Friday, April 5, 2013

pancake batter corn dogs

Opening Day for Baseball was just this past Tuesday (for the Cleveland Indians, at least) and the Savannah Sand Gnats Minor League team had their opener last night. When baseball season rolls around, the only thing that Ed wants to eat is junk food. If not for dinner itself, but after the real meal has been eaten. He immediately heads for our snack tupperware and roots through it until he finds potato chips, sunflower seeds or cookies. 
This was my first time making corn dogs at home and I think I made a small mistake. Nothing too heinous, and it's essentially a judgement call anyway, but I chose turkey hot dogs for this recipe. When cooked on the grill, turkey hot dogs will achieve a nice crisp and snap on the outside despite their lack of a proper casing. However, when deep fried in a pancake and cornmeal batter, they don't. So, the hot dog is kind of mushy in the center. Not gross, still fully cooked and delicous, but you know when you bite into a pork or beef hot dog and the outside snaps as you bite into it? That's what I was looking for when I bit into these corn dogs, and I didn't get that. Next time, I will opt to use kosher beef dogs instead.

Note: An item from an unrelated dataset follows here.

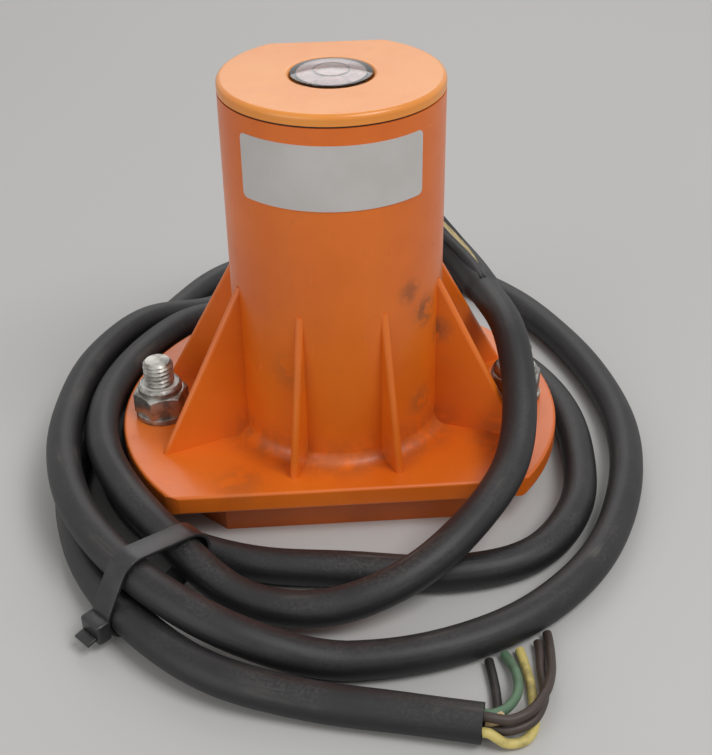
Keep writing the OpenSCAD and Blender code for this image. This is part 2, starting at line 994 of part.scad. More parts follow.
// The bundle's centre line inside the body as [y, z, y and z of its upper side, share of the way from a round
// bundle to a row]: out of the gland, down past the lock nut and the stop plate, and along the flat back
bundle = [[cable_route[0][1], gland_z, 0, 1, 0], [28, gland_z, 0, 1, 0], [22.5, gland_z - 2.5, -0.5, 0.85, 0],
    [20.2, gland_z - 8, -1, 0.2, 0], [20.2, gland_z - 15, -1, 0, 0], [23.5, gland_z - 22, -1, -0.3, 0.3],
    [26.5, gland_z - 30, -1, 0, 0.7], [27.2, gland_z - 42, -1, 0, 1], [27, 46, -1, 0, 1], [24, 38, -1, 0, 1],
    [wire_y, terminal_top + 1, -1, 0, 1], [wire_y, terminal_top - wire_depth + 0.5, -1, 0, 1]];
// Terminal of each core on the bundle's circle, from left to right
core_terminal = [2, 0, 1, 3, 4];
function inner_core_route(i) =
    let (a = 90 + 72 * i, x = core_circle * cos(a), u = core_circle * sin(a),
        row = terminal_x(core_terminal[i]))
    [for (b = bundle) [x + (row - x) * b[4], b[0] + u * (1 - b[4]) * b[2], b[1] + u * (1 - b[4]) * b[3]]];

module inner_cores() {
    color([0.8, 0.75, 0.6])
        for (i = [0 : 4])
            sweep(inner_core_route(i), core_r, core_sides, [1, 0, 0]);
}

// Cable gland

module gland_body() {
    color(black)
        difference() {
            union() {
                on_gland_axis(gland_y - gland_stub)
                    cylinder(d = gland_thread, h = gland_stub + gland_washer_t + 1);
                on_gland_axis(gland_y + gland_washer_t)
                    hex_prism(gland_af, gland_hex_t);
                on_gland_axis(gland_y + gland_washer_t)
                    cylinder(d = gland_thread, h = gland_hex_t + gland_neck);
            }
            on_gland_axis(gland_y - gland_stub - 1)
                cylinder(r = gland_bore_r, h = gland_stub + gland_washer_t + gland_hex_t + gland_neck + 2);
            on_gland_axis(gland_y + gland_washer_t + gland_hex_t)
                cylinder(r = gland_seal_r, h = gland_neck + 1);
        }
}

module gland_washer() {
    color(black)
        on_gland_axis(gland_y)
            difference() {
                cylinder(r = gland_af / 2 + 1, h = gland_washer_t);
                translate([0, 0, -1])
                    cylinder(d = gland_thread, h = gland_washer_t + 2);
            }
}

module gland_locknut() {
    thick = 5;
    color(steel)
        on_gland_axis(cavity_flat - thick)
            difference() {
                hex_prism(gland_af, thick);
                translate([0, 0, -1])
                    cylinder(d = gland_thread, h = thick + 2);
            }
}

module gland_seal() {
    color([0.25, 0.25, 0.25])
        on_gland_axis(gland_y + gland_washer_t + gland_hex_t)
            difference() {
                cylinder(r = gland_seal_r, h = gland_neck + 1);
                translate([0, 0, -1])
                    cylinder(r = cable_r + 0.05, h = gland_neck + 3);
            }
}

module gland_nut() {
    r = gland_af / 2 / cos(30);
    color(black)
        on_gland_axis(gland_mouth - gland_nut_l)
            difference() {
                intersection() {
                    hex_prism(gland_af, gland_nut_l);
                    rotate_extrude()
                        polygon([[0, 0], [r - 1, 0], [r, 1], [r, gland_nut_l * 0.6], [cable_r + 3, gland_nut_l],
                            [0, gland_nut_l]]);
                }
                rotate_extrude()
                    polygon([[0, -1], [gland_thread / 2, -1], [gland_thread / 2, gland_neck],
                        [gland_seal_r, gland_neck], [cable_r + 0.5, gland_nut_l - 3],
                        [cable_r + 0.5, gland_nut_l + 1], [0, gland_nut_l + 1]]);
            }
}

// Mounting hardware

module bolts() {
    tip = flange_top + bolt_tip;
    low_z = flange_z - washer_t - head_h;
    shank_r = pitch_d / 2;
    free_z = flange_top + washer_t + nut_h + 0.3;
    color(steel)
        at_bolts() {
            translate([0, 0, low_z + head_h])
                mirror([0, 0, 1])
                    chamfered_hex(hex_af, head_h);
            rotate_extrude()
                polygon([[0, low_z + 1], [shank_r, low_z + 1], [shank_r, free_z], [bolt_d / 2, free_z],
                    [bolt_d / 2, tip - 1.2], [bolt_d / 2 - 1.2, tip], [0, tip]]);
        }
}

module ring(outer, inner, h) {
    difference() {
        cylinder(r = outer, h = h);
        translate([0, 0, -1])
            cylinder(r = inner, h = h + 2);
    }
}

module plain_washers() {
    color(steel)
        at_bolts()
            translate([0, 0, flange_z - washer_t])
                ring(washer_r, bolt_d / 2 + 0.5, washer_t);
}

module spring_washers() {
    color(steel)
        at_bolts()
            translate([0, 0, flange_top])
                difference() {
                    ring(spring_washer_r, spring_washer_in, washer_t);
                    rotate([0, 0, 200])
                        translate([0, -0.6, -1])
                            cube([washer_r + 1, 1.2, washer_t + 2]);
                }
}

module lock_nuts() {
    nut_z = flange_top + washer_t;
    color(steel)
        at_bolts()
            translate([0, 0, nut_z])
                rotate([0, 0, 12])
                    difference() {
                        union() {
                            chamfered_hex(hex_af, nut_hex_h);
                            rotate_extrude()
                                polygon([[0, 1], [nut_collar_r, 1], [nut_collar_r, nut_h - 1.2],
                                    [nut_collar_r - 1, nut_h], [0, nut_h]]);
                        }
                        translate([0, 0, -1])
                            cylinder(r = pitch_d / 2 + thread_gap, h = nut_h + 2);
                        translate([0, 0, nut_h - insert_h])
                            cylinder(r = insert_r, h = insert_h + 1);
                    }
}

module nut_inserts() {
    color([0.85, 0.85, 0.88])
        at_bolts()
            translate([0, 0, flange_top + washer_t + nut_h - insert_h])
                ring(insert_r, pitch_d / 2 + thread_gap, insert_h - 0.3);
}

// Cable, tie and bare cores

module cable() {
    color(black)
        sweep(cable_route, cable_r, cable_sides);
}

// Slack outline round the tied strands, grown by extra
module tie_outline(extra) {
    hull()
        for (s = tie_strands)
            translate(s)
                circle(cable_r + tie_gap + extra, $fn = tie_sides);
}

module cable_tie() {
    outer = tie_strands[2][0] + cable_r + tie_gap;
    color(black)
        translate([tie_at[0], tie_at[1], 0])
            rotate([0, 0, tie_angle])
                rotate([90, 0, 0]) {
                    translate([0, 0, -tie_w / 2])
                        linear_extrude(tie_w)
                            difference() {
                                tie_outline(tie_t);
                                tie_outline(0);
                            }
                    translate([outer + 0.2, 4, -tie_head[2] / 2])
                        cube(tie_head);
                    translate([outer + tie_head[0], 6, -tie_tail[2] / 2])
                        rotate([0, 0, -12])
                            cube(tie_tail);
                }
}

module core_green() {
    color([0.33, 0.5, 0.38])
        sweep(core_green_route, core_r, core_sides);
}

module core_black() {
    color(black)
        sweep(core_black_route, core_r, core_sides);
}

module core_brown() {
    color(brown)
        sweep(core_brown_route, core_r, core_sides);
}

module core_brown_low() {
    color(brown)
        sweep(core_brown_low_route, core_r, core_sides);
}

module core_yellow() {
    color([0.75, 0.7, 0.4])
        sweep(core_yellow_route, core_r, core_sides);
}

housing();
base_cover();
base_gasket();
cover_screws();
lid();
lid_gasket();
label();
level_vial();
level_ring();
level_fluid();
level_base();
bubble();
chassis();
chassis_screws();
stop_plate();
gimbal_ring();
cross_pin();
pendulum();
bob();
magnet();
circuit_board();
board_screws();
sensor_board();
sensors();
relay();
capacitor();
terminal_block();
terminal_screws();
inner_cores();
gland_body();
gland_washer();
gland_locknut();
gland_seal();
gland_nut();
bolts();
plain_washers();
spring_washers();
lock_nuts();
nut_inserts();
cable();
cable_tie();
core_green();
core_black();
core_brown();
core_brown_low();
core_yellow();
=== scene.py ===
"""Looks of the tilt switch: finishes of its rigid parts, and its cable, tie, bolts and cores as pieces.

Lengths are in metres in the part's own frame: +Z up, +Y towards the flat back with the cable gland. Routes
and small sizes are written in millimetres and pass through mm().
"""

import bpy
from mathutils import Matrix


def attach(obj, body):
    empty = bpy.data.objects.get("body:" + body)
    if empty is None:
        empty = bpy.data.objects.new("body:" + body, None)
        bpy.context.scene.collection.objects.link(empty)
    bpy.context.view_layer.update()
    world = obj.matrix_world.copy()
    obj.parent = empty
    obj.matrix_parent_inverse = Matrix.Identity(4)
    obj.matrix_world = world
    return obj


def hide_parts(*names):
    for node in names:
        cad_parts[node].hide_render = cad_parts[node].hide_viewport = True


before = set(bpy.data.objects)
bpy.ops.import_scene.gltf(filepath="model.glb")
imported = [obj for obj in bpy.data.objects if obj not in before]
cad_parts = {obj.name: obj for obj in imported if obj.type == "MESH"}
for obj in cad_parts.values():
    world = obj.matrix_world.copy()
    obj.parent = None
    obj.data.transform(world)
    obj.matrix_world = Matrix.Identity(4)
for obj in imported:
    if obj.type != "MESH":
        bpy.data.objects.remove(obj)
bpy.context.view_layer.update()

import logging
import math
from collections.abc import Callable, Sequence
from dataclasses import dataclass
from enum import Enum

import bpy
from mathutils import Matrix, Vector
from mathutils.geometry import convex_hull_2d

LOG = logging.getLogger("tilt_switch")
MILLIMETRE = 0.001
Colour = tuple[float, float, float, float]


class Body(Enum):
    """The moving groups that a piece can ride on."""

    HOUSING = "housing"
    GIMBAL = "gimbal"
    PENDULUM = "pendulum"
    BUBBLE = "bubble"


class Side(Enum):
    """The two sides of the flange, by the sign of X."""

    LEFT = -1
    RIGHT = 1


def mm(*lengths: float) -> Vector:
    """Return a point given in millimetres as a vector in metres."""
    return Vector(lengths) * MILLIMETRE


def srgb(red: int, green: int, blue: int) -> Colour:
    """Return a screen colour of 0 to 255 a channel as linear light with full alpha."""
    shares = [channel / 255 for channel in (red, green, blue)]
    linear = [s / 12.92 if s <= 0.04045 else ((s + 0.055) / 1.055) ** 2.4 for s in shares]
    return (linear[0], linear[1], linear[2], 1.0)


# Shader maths


class Shade:
    """A value or colour in a material, with operators that add the nodes for them."""

    def __init__(self, graph: "Graph", socket: bpy.types.NodeSocket) -> None:
        """Keep the node tree and the output socket that this value comes from."""
        self.graph = graph
        self.socket = socket

    def _maths(self, operation: str, first: "Shade | float", second: "Shade | float" = 0.0) -> "Shade":
        """Add one Math node."""
        return self.graph.node("ShaderNodeMath", {"operation": operation}, {0: first, 1: second})

    def __add__(self, other: "Shade | float") -> "Shade":
        """Return the sum."""
        return self._maths("ADD", self, other)

    __radd__ = __add__

    def __sub__(self, other: "Shade | float") -> "Shade":
        """Return the difference."""
        return self._maths("SUBTRACT", self, other)

    def __rsub__(self, other: "Shade | float") -> "Shade":
        """Return the difference from a number."""
        return self._maths("SUBTRACT", other, self)

    def __mul__(self, other: "Shade | float") -> "Shade":
        """Return the product."""
        return self._maths("MULTIPLY", self, other)

    __rmul__ = __mul__

    def __truediv__(self, other: "Shade | float") -> "Shade":
        """Return the quotient."""
        return self._maths("DIVIDE", self, other)

    def __pow__(self, power: float) -> "Shade":
        """Return this value to a power."""
        return self._maths("POWER", self, power)

    def size(self) -> "Shade":
        """Return the value without its sign."""
        return self._maths("ABSOLUTE", self)

    def most(self, other: "Shade | float") -> "Shade":
        """Return the larger of two values."""
        return self._maths("MAXIMUM", self, other)

    def rise(self, start: float, end: float) -> "Shade":
        """Return 0 before start and 1 past end, with a smooth change between; start may be above end."""
        settings = {"interpolation_type": "SMOOTHSTEP"}
        up = start <= end
        low, high = min(start, end), max(start, end)
        inputs = {0: self, 1: low, 2: high, 3: 0.0 if up else 1.0, 4: 1.0 if up else 0.0}
        return self.graph.node("ShaderNodeMapRange", settings, inputs)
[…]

Before dropping your hot dogs into the batter, give them a pat down with a paper towel to remove excess liquid. That will help the batter to stick. I chose the longest kebab stick for frying because I don't want my hand anywhere near that oil. When they corn dogs have finished cooking, I then just use scissors to cut them down. When you coat your hot dogs, swirl them in the batter to get it coated as much as possible. Swirling that stick is going to be essential to ensure even coating. When dropping into the fryer, you'll also want to be sure to immediately start swirling in there- so you don't get strange protuberances like the ones you can see on the side of that corn dog above.

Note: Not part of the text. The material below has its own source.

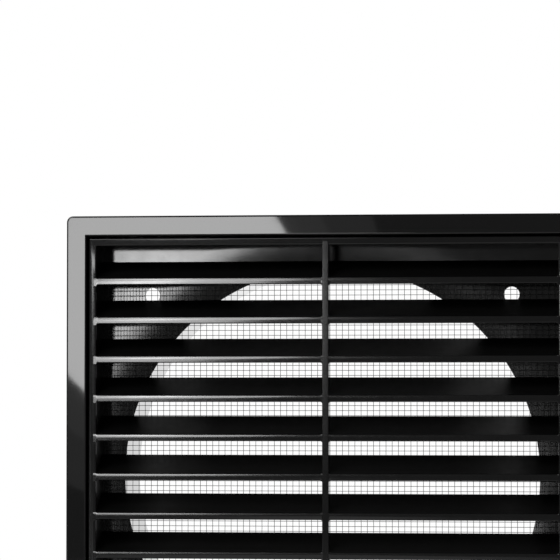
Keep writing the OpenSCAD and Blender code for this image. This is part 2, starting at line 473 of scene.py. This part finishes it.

As always, be sure to let these puppies cook down and drain on a paper towel. Serve with ketchup, barbecue, spicy brown or dijon mustard.
Pancake Batter Corn Dogs
1 package wooden kebab skewers
1 package fully coked hot dogs (your choice)

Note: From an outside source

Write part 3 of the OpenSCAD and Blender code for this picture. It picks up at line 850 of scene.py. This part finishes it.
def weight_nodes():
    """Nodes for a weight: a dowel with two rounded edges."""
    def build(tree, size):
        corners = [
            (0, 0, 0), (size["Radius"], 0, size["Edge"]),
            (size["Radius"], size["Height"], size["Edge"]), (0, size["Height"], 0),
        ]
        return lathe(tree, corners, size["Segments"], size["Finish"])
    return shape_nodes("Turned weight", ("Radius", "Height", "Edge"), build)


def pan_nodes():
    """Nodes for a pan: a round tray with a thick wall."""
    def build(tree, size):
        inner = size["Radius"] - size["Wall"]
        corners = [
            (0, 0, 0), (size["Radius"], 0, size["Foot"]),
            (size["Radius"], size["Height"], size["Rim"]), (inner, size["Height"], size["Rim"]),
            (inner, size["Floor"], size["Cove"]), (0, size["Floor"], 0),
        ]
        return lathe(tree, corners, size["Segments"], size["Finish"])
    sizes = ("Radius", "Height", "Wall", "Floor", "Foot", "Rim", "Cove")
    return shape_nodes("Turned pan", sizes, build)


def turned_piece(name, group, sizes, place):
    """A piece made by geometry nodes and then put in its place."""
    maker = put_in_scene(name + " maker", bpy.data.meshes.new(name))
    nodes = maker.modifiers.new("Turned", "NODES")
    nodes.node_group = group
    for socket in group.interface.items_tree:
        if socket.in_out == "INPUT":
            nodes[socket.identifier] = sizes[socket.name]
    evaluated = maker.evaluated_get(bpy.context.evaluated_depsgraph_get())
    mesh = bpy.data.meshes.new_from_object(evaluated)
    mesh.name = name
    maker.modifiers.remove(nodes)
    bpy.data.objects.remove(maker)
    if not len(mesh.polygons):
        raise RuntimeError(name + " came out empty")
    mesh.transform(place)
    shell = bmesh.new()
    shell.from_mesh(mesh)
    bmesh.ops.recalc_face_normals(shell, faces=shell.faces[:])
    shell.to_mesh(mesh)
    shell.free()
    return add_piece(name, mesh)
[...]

1 box complete pancake batter mix
1/2 cup corn meal
2 quarts vegetable oil, for frying
Spicy brown mustard

Preheat oil to 350 degrees in a large stock pot. While oil is preheating, prepare pancake batter according to the instructions on the package. Combine with corn meal. Pat down hot dogs with a paper towel to remove excess liquid and pierce length ways with wooden skewer. Drop skewered hot dogs into batter and swirl to coat completely. Immediately drop coated dogs into hot oil and swirl. When the outer coating of the dog has set, allow to fry for 2 minutes on either side, or until the batter is golden and crispy. Allow to drain on paper towel. Serve with spicy brown mustard. Enjoy!